Protecting journalists and civil responsibility

If the people of a country think the media will open the Pandora’s Box and release all the good fairies for the country, we must not buy that. The newspapers’ job is to inform the people and deliver the blueprint of dissent, and sometimes check and balance opinions. It is the very people who have to act and snatch the justice from a totalitarian government. Media is not the messiah rather the agent between the state and people, the letter bearer!

We saw how the media and the people acted together during the liberation war in 1971. If we sit in judgement that this particular media outlet did not speak when another outlet was attacked, the particular journalist was not courageous enough while reporting on a matter and such, the oppressors will use us to serve their own purpose.

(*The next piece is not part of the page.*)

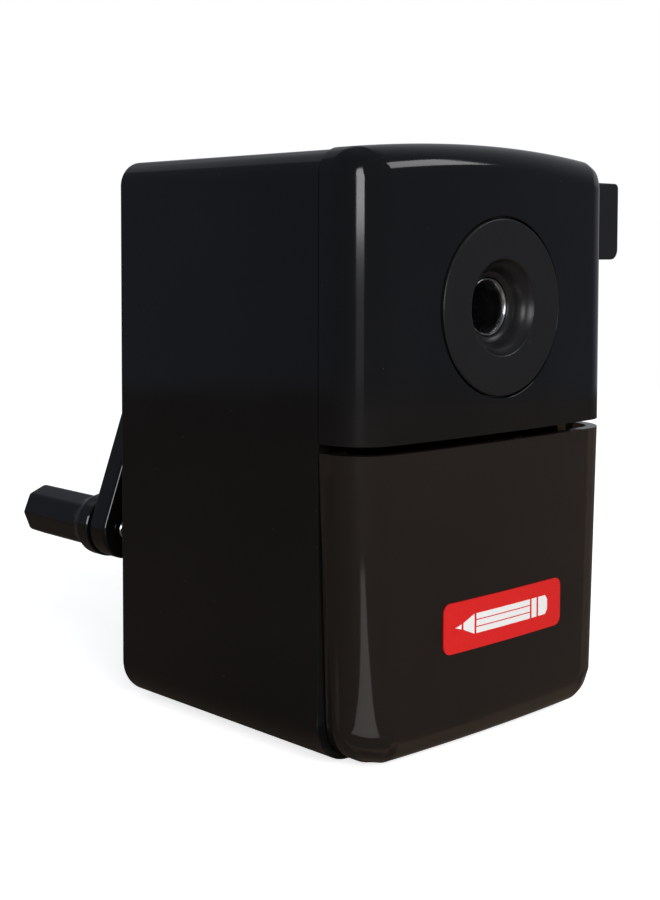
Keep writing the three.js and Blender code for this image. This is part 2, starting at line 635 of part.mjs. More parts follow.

A journalist will speak, if not killed like Jamal Khashoggi, either in a local media or global ones. But we cannot afford to lose the only few sympathisers who enlighten us and speak for us because of our own indifference. We fear to speak in public, in the social media and turn a blind eye to injustice and wrong doings and expect media or journalists to act for us. Isn’t that funny? We fear the government will be offended and put us in jail, attack us and our children or we may not get a visa to our dreamlands if we speak up against any domestic or international injustice.

We have to remember, it is not about whether the very journalist who is under siege of an authoritarian government deserves our support or about the background of what he had done for others of his likes in the past. It is about us, whether we are allowing those in the power seated by us to set an example and send a message to keep our voice shut.

I would like to quote a question from the movie ‘Shutter Island’ here, “Which would be worse - to live as a monster, or to die as a good man?”